After the previous board’s battles with government over closing schools, candidates will have to tell voters whether they’re for or against closing under-capacity neighbourhood schools. Last election the NPA candidates pledged they’d fight school closures only to refuse to support a moratorium on closures once they were elected, dismissing their election promise as a mere “aspirational goal.” Promises promises. 

The slow pace of seismic upgrades will be on many voters’ minds, especially those who have kids in the dozens of VSB schools rated as high-risk of significant structural failure in an earthquake.

The new provincial government will be easier to work with on this file than Clark’s crew was, but the new board will face the challenge of tackling issues like temporary accommodation of students during their upgrades for major projects like Killarney and Point Grey Secondary schools.

In 2016 VSB staff proposed closing two of high schools (Gladstone and Britannia) and using those as temporary “swing” sites as a solution. The elected board suspended the process to decide whether or not to do that just before it was fired.

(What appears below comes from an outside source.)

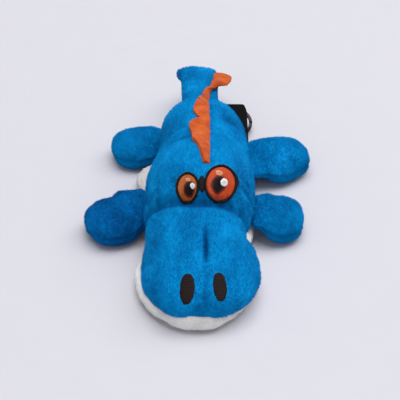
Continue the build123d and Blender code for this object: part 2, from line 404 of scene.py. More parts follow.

Turner hasn't taken any action on this either, despite her promise last fall to accelerate the pace of upgrades. 

Candidates are going to need to tell voters what they have planned to get these long-overdue seismic projects moving forward if they intend to oppose closing whole schools to make space. It's tricky stuff without simple solutions.

The BC Liberals’ foot dragging on capital funding for new schools in growing communities left several Vancouver neighbourhoods with more kids than school spaces and an urgent need to build new schools.